Even with my company insurance, I am still paying off right at $3000 the insurance didn’t take care of, for the decongestive and aqua therapy modalities needed to stabilize my condition. That was a lot less that what my doctor wanted, but insurance draws the lines at “x” modalities for all lymphedema stabilizations. When I reached the insurance limits, I had to continue on my own, which meant it took even longer to get back to work. I was six months on disability pay, going further in the hole with what the insurance doesn’t cover. There are “x” modalities allowed to stabilize lymphedema. If yours is more advanced than what they have based their decision on, aw gee too bad!
I am fortunate that I am still able to work, because I’m in a catch twenty two, life and death situation. My job is actually bad for my lymphedema, can’t change because of my age and job market, so I have to keep working in an unhealthy environment to keep private insurance because Medicare doesn’t cover even the minimum for stage two lymphedema, so I can get medical help when I need it, which will be sooner, because I am working in a job that is bad for my lymphedema.
When I thank God that I can still walk ; I also pray to open minds of those who make decisions for Medicare and private insurance companies. Open minds and eyes to really learn about lymphedema and how they could save money with more and discriminating support. It can be managed better and cheaper, when it isn’t allowed to escalate for lack of appropriate care. A simple example, Stage one will not require as many modalities of PT as will Stage two. If Stage two is treated with adequate modalities, they have a more stable recovery and better able to fight off infections that could destabilize them again and require more therapy, sooner. Support lymphedema by a best effort benefit level for the stage of the lymphedema of the claimant, not one benefit level for all stages.
This is not a disease from contagion, a risky or negligent lifestyle, or, except in rare cases, is it hereditary. It is caused by doctors who are trying to cure or treat something else.

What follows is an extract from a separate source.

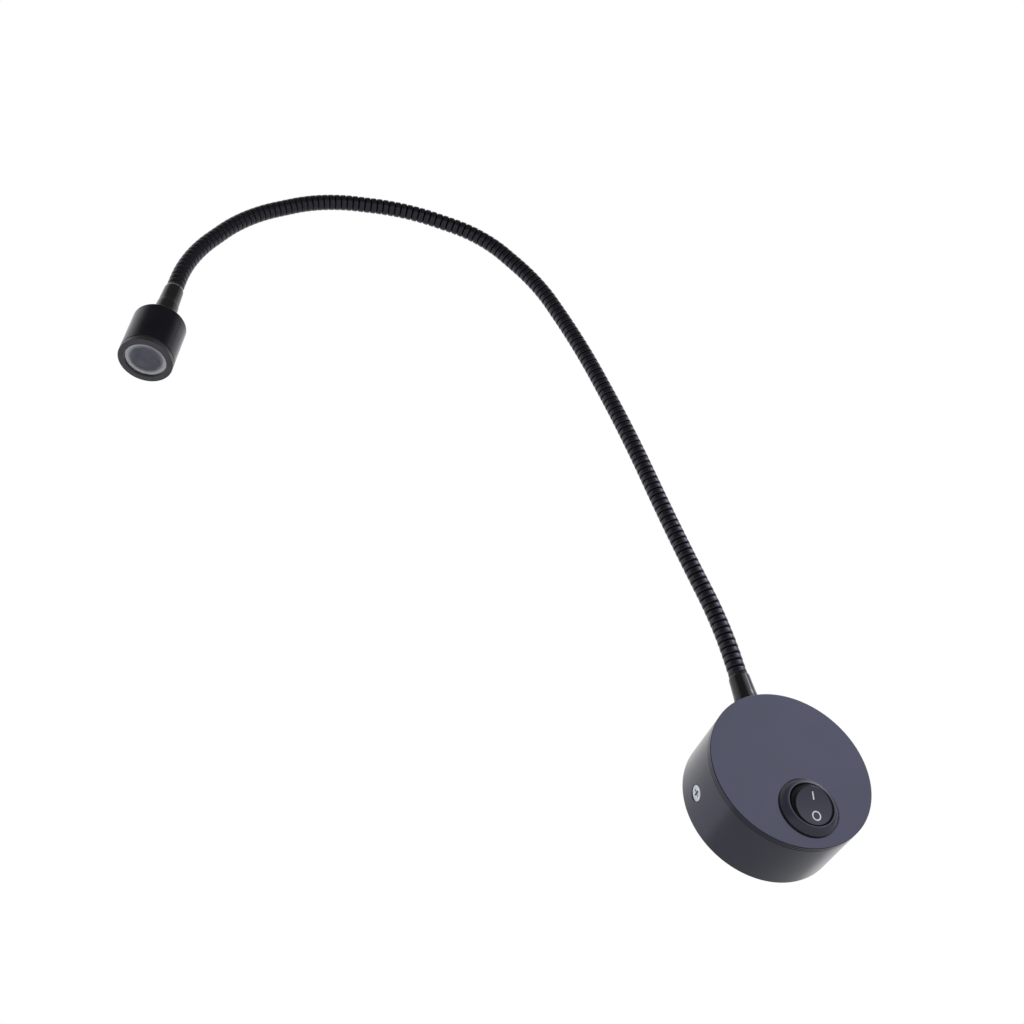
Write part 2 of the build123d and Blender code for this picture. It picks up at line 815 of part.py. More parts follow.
with BuildPart() as terminal_sleeves:
    with BuildSketch(Plane.XY.offset(block_low_z + 0.8)):
        with Locations(*pole_places):
            Circle(sleeve_radius)
            Circle(1.45, mode=Mode.SUBTRACT)
    extrude(amount=block_high_z - block_low_z - 1.6)
    with BuildSketch(Plane.XZ.offset(-terminal_y)):
        with Locations(*screw_places):
            Circle(1.3)
    extrude(amount=-4.0, mode=Mode.SUBTRACT)

screw_tip = 1.0
terminal_screw_length = 2.6
with BuildPart() as terminal_screws:
    with BuildSketch(Plane.XZ.offset(-terminal_y - screw_tip)):
        with Locations(*screw_places):
            Circle(1.25)
    extrude(amount=-terminal_screw_length)
    with BuildSketch(Plane.XZ.offset(-terminal_y - screw_tip - terminal_screw_length)):
        with Locations(*screw_places):
            Rectangle(2.6, 0.4)
    extrude(amount=0.5, mode=Mode.SUBTRACT)

# ---------------------------------------------------------------- leads in the base
core_lead_radius = 0.9
blade_back_y = switch_plane.origin.Y + pivot_depth - blade_tip
common_blade = switch_plane.origin
load_blade = switch_plane.from_local_coords(Vector(0, -7, 0))
lead_end_y = blade_back_y - 2.5
solder_offset = 0.7 + core_lead_radius

live_lead = lead_along(
    [
        (-block_pole_spacing, terminal_y, 15.0),
        (-block_pole_spacing, terminal_y, 22.6),
        (-15.0, -9.6, 23.6),
        (-23.0, -10.0, 19.0),
        (-24.6, -10.2, 9.0),
        (-24.0, -10.4, -2.0),
        (-19.0, -10.6, -11.0),
        (-9.5, -11.0, common_blade.Z + solder_offset),
        (common_blade.X - 0.2, lead_end_y + 1.0, common_blade.Z + solder_offset + 0.1),
    ],
    [2.6, 2.4, 3.4, 5.0, 5.5, 5.5, 4.0],
    core_lead_radius,
)
switched_lead = lead_along(
    [
        (load_blade.X + 0.4, lead_end_y + 1.0, load_blade.Z - solder_offset - 0.1),
        (load_blade.X + 8.6, -11.4, load_blade.Z - solder_offset - 0.4),
        (16.5, -12.4, -23.0),
        (18.5, -13.4, -14.0),
        (16.5, -14.6, -5.8),
        (9.0, -17.2, -2.0),
        (0.5, -19.4, -3.0),
        (switched_hole[0], switched_hole[1], -2.2),
        (switched_hole[0], switched_hole[1], 8.0),
        (switched_hole[0], board_top_y, 8.0),
    ],
    [3.6, 4.0, 4.4, 3.6, 3.6, 3.4, 1.9, 2.3],
    core_lead_radius,
)
neutral_lead = lead_along(
    [
        (block_pole_spacing, terminal_y, 15.0),
        (block_pole_spacing, terminal_y, 22.6),
        (14.6, -9.6, 24.0),
        (21.5, -9.8, 22.5),
        (24.8, -13.5, 18.5),
        (24.6, neutral_hole[0], neutral_hole[1]),
        (15.8, neutral_hole[0], neutral_hole[1]),
        (15.8, board_top_y, neutral_hole[1]),
    ],
    [2.4, 2.4, 2.6, 2.4, 2.4, 2.6],
    core_lead_radius,
)
earth_lead = lead_along(
    [
        (0, terminal_y, 15.0),
        (0, terminal_y, 20.4),
        (1.6, terminal_y + 0.8, 23.6),
        (0, terminal_y, 27.0),
        (0, terminal_y, 32.5),
    ],
    [3.0, 3.0, 3.0],
    core_lead_radius,
)
with BuildPart() as output_lead:
    with BuildLine():
        lead_curve = FilletPolyline(
            (output_hole[0], board_top_y, 20.8),
            (output_hole[0], output_hole[1], 20.8),
            (output_hole[0], output_hole[1], 27.2),
            (0, neck_y, 29.0),
            (0, neck_y, 40.0),
            radius=[2.4, 1.9, 2.6],
        )
        Line(lead_curve @ 1, section_starts[0])
        path_inside(0, 0.0, section_lengths[0] - lead_gap)
    with BuildSketch(Plane(origin=lead_curve @ 0, z_dir=lead_curve % 0)):
        Circle(lead_radius)
    sweep()

# ---------------------------------------------------------------- spot head
hose_end = section_starts[-1]
head_heading = section_headings[-1]
forward = heading_vector(head_heading)
back = forward * -1
fitting_length = ferrule_length + head_boss_length
head_front = hose_end + forward * (fitting_length + head_length)
print("head front centre", [round(value, 3) for value in tuple(head_front)])
head_plane = Plane(origin=head_front, x_dir=(0, 1, 0), z_dir=Vector(0, 1, 0).cross(back))


def across_head(depth):
    """Plane across the head at a depth behind its front face, facing back."""
    return Plane(origin=head_front + back * depth, x_dir=(0, 1, 0), z_dir=back)


boss_top = head_length + head_boss_length
rear_round = [
    (
        head_radius - head_rear_round * (1 - cos(step * pi / 8)),
        head_length - head_rear_round * (1 - sin(step * pi / 8)),
    )
    for step in range(5)
]
head_housing = turned(
    [
        (head_radius - 0.25, ring_length + 0.25),
        (head_radius, ring_length + 0.5),
        *rear_round,
        (head_boss_radius + 0.4, head_length),
        (head_boss_radius, head_length + 0.4),
        (head_boss_radius, boss_top - 0.3),
        (head_boss_radius - 0.3, boss_top),
        (thread_radius, boss_top),
        (thread_radius, head_length - head_back),
        (head_radius - head_wall, head_length - head_back),
        (head_radius - head_wall, ring_length + 0.25),
    ],
    head_plane,
)

ring_skirt_radius = head_radius - head_wall - 0.05
retaining_ring = turned(
    [
        (ring_opening_radius, 0),
        (head_radius - 0.3, 0),
        (head_radius, 0.3),
        (head_radius, ring_length - 0.25),
        (head_radius - 0.25, ring_length),
        (ring_skirt_radius, ring_length),
        (ring_skirt_radius, ring_length + 4.0),
        (ring_skirt_radius - 1.0, ring_length + 4.0),
        (ring_skirt_radius - 1.0, 2.2),
        (ring_opening_radius + 0.3, 2.2),
        (ring_opening_radius, 1.9),
    ],
    head_plane,
)

# domed lens, seated behind the ring
lens_rim_radius = 11.95
lens_front = 2.25
dome_radius = 10.6
dome_front = 0.55
dome_rise = lens_front - dome_front
dome_sphere = (dome_radius**2 + dome_rise**2) / (2 * dome_rise)
dome_halfway = dome_front + dome_sphere - sqrt(dome_sphere**2 - (dome_radius / 2) ** 2)
with BuildPart() as lens:
    with BuildSketch(head_plane):
        with BuildLine():
            Line((0, 3.9), (lens_rim_radius, 3.9))
            Line((lens_rim_radius, 3.9), (lens_rim_radius, lens_front))
            Line((lens_rim_radius, lens_front), (dome_radius, lens_front))
            ThreePointArc(
                (dome_radius, lens_front), (dome_radius / 2, dome_halfway), (0, dome_front)
            )
            Line((0, dome_front), (0, 3.9))
        make_face()
    revolve(axis=Axis(head_front, back))

lens_gasket = turned(
    [(10.5, 3.95), (11.9, 3.95), (11.9, 4.95), (10.5, 4.95)],
    head_plane,
)

board_depth = 14.0
reflector = turned(
    [
        (11.85, 5.0),
        (11.85, 5.8),
        (10.5, 6.2),
        (4.9, board_depth - 0.05),
        (3.9, board_depth - 0.05),
        (9.8, 5.0),
    ],
    head_plane,
)

with BuildPart() as led_emitter:
    with BuildSketch(across_head(board_depth - 0.8)):
        Circle(3.3)
    extrude(amount=0.75)
    with BuildSketch(across_head(board_depth - 1.1)):
        Circle(2.6)
    extrude(amount=0.4)

board_screw_places = [(0, 7.4), (0, -7.4)]
led_board_thickness = 1.6
with BuildPart() as led_board:
    with BuildSketch(across_head(board_depth)):
        Circle(10.4)
        with Locations(*board_screw_places):
            Circle(1.1, mode=Mode.SUBTRACT)
        with Locations((4.6, 0)):
            Circle(1.0, mode=Mode.SUBTRACT)
    extrude(amount=led_board_thickness)

sink_start = board_depth + led_board_thickness
sink_thickness = 5.0
with BuildPart() as heat_sink:
    with BuildSketch(across_head(sink_start)):
        Circle(head_radius - head_wall - 0.05)
        Circle(lead_radius + 0.5, mode=Mode.SUBTRACT)
        with Locations(*board_screw_places):
            Circle(0.85, mode=Mode.SUBTRACT)
    extrude(amount=sink_thickness)
    # turned grooves round the slug
    with BuildSketch(head_plane):
        for groove_at in (1.4, 2.8, 4.2):
            with Locations((head_radius - head_wall, sink_start + groove_at)):
                Rectangle(1.6, 0.5)
    revolve(axis=Axis(head_front, back), mode=Mode.SUBTRACT)

with BuildPart() as board_screws:
    with BuildSketch(across_head(board_depth - 1.2)):
        with Locations(*board_screw_places):
            Circle(1.6)
    extrude(amount=1.2)
    with BuildSketch(across_head(board_depth)):
        with Locations(*board_screw_places):
            Circle(0.8)
    extrude(amount=5.5)
    with BuildSketch(across_head(board_depth - 1.2)):
        with Locations(*board_screw_places):
            Rectangle(1.9, 0.4)
            Rectangle(0.4, 1.9)
    extrude(amount=0.6, mode=Mode.SUBTRACT)

inner_back = head_length - head_back
head_washer_thickness = 0.6
with BuildPart() as head_washer:
    with BuildSketch(across_head(inner_back - head_washer_thickness)):
        Circle(7.6)
        Circle(stub_radius + 0.15, mode=Mode.SUBTRACT)
    extrude(amount=head_washer_thickness)

with BuildPart() as head_locknut:
    with BuildSketch(across_head(inner_back - head_washer_thickness - nut_thickness)):
        RegularPolygon(nut_across_flats / 2, 6, major_radius=False)
        Circle(thread_radius, mode=Mode.SUBTRACT)
    extrude(amount=nut_thickness)
    chamfer(head_locknut.edges().filter_by(Axis(head_front, back)), 0.3)

head_ferrule_plane = Plane(origin=head_front + back * boss_top, x_dir=(0, 1, 0), z_dir=head_plane.z_dir)
head_ferrule = turned(sleeve_profile(ferrule_length), head_ferrule_plane)
stub_reach = boss_top - (inner_back - head_washer_thickness - nut_thickness - 0.8)
head_stub = turned(
    [
        (lead_radius + 0.5, -stub_reach),
        (stub_radius - 0.4, -stub_reach),
        (stub_radius, -stub_reach + 0.4),
        (stub_radius, stub_top),
        (lead_radius + 0.5, stub_top),
    ],
    head_ferrule_plane,
)

last = section_count - 1
with BuildPart() as head_lead:
    with BuildLine():
        path_inside(last, lead_gap, section_lengths[last])
        Line(hose_end, head_front + back * (sink_start + 0.1))
    with BuildSketch(hose_plane(last, lead_gap)):
        Circle(lead_radius)
    sweep()

# ---------------------------------------------------------------- write the pieces
pieces = {
    "base_housing": base_housing,
    "wall_bracket": wall_bracket,
    "bracket_screws": bracket_screws,
    "base_ferrule": base_ferrule,
    "base_threaded_end": base_stub,
    "base_lock_washer": base_washer,
    "base_locknut": base_locknut,
    "earth_tag": earth_tag,
    "switch_housing": switch_housing,
    "switch_terminals": switch_terminals,
    "rocker_button": rocker_button,
    "switch_plunger": switch_plunger,
    "switch_spring": switch_spring,
    "contact_lever": contact_lever,
    "driver_pad": driver_pad,
    "driver_case": driver_case,
    "driver_lid": driver_lid,
    "driver_board": driver_board,
    "driver_transformer": driver_transformer,
    "driver_capacitors": driver_capacitors,
    "terminal_block": terminal_block,
    "terminal_sleeves": terminal_sleeves,
    "terminal_screws": terminal_screws,
    "live_lead": live_lead,
    "switched_lead": switched_lead,
    "neutral_lead": neutral_lead,
    "earth_lead": earth_lead,
    "neck_lead_01": output_lead,
    "neck_lead_10": head_lead,
    "head_ferrule": head_ferrule,
    "head_threaded_end": head_stub,
    "head_lock_washer": head_washer,
    "head_locknut": head_locknut,
    "head_housing": head_housing,
    "heat_sink": heat_sink,
    "led_board": led_board,
    "led_emitter": led_emitter,
    "board_screws": board_screws,
    "reflector": reflector,
    "lens": lens,
    "lens_gasket": lens_gasket,
    "retaining_ring": retaining_ring,
}
for index in range(section_count):
    pieces[f"neck_section_{index + 1:02d}"] = hose_sections[index]
for index in range(1, section_count - 1):
    pieces[f"neck_lead_{index + 1:02d}"] = hose_leads[index - 1]

for node, piece in pieces.items():
    piece.part.label = node
    export_step(piece.part, f"parts/{node}.step")
print(len(pieces), "pieces written")
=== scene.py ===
"""Bedside wall reading lamp: the finishes, the ribbed neck, the studio and the camera.
Metres, +Z up, +Y into the wall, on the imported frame."""
from math import cos, pi, radians, sin, sqrt

import bmesh
import bpy
from mathutils import Matrix, Vector


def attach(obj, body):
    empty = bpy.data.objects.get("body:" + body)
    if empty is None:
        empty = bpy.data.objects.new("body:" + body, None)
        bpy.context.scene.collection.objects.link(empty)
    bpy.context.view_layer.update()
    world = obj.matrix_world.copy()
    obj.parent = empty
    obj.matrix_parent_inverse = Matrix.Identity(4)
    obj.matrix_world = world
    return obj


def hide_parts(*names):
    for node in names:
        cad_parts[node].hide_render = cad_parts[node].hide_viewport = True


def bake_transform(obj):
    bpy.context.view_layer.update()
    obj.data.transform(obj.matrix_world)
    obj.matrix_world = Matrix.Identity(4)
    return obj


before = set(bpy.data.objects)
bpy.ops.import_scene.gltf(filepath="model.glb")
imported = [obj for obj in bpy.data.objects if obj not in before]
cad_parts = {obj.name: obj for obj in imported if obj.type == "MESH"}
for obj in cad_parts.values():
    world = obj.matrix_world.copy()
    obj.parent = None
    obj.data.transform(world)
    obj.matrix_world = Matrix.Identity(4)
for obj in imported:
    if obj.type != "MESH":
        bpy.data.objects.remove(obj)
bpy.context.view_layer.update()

MM = 0.001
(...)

And too often, as it was for me, by doctors who meant well, but lacked the essential knowledge.
When this bill is passed, I know it won’t be that much longer and I will be able to quit working, get out of the catch twenty two loop, and have the time and energy to take the best care of myself that I am able to, or have the insurance means for a trained person to assist me in the doing. This will actually reduce Medicare’s costs for me to live a healthier life.
I hope it also mandates that all physicians must know what actions traumatize the lymphatic system, and how to recognize the early stages of this condition, so there isn’t another case like mine.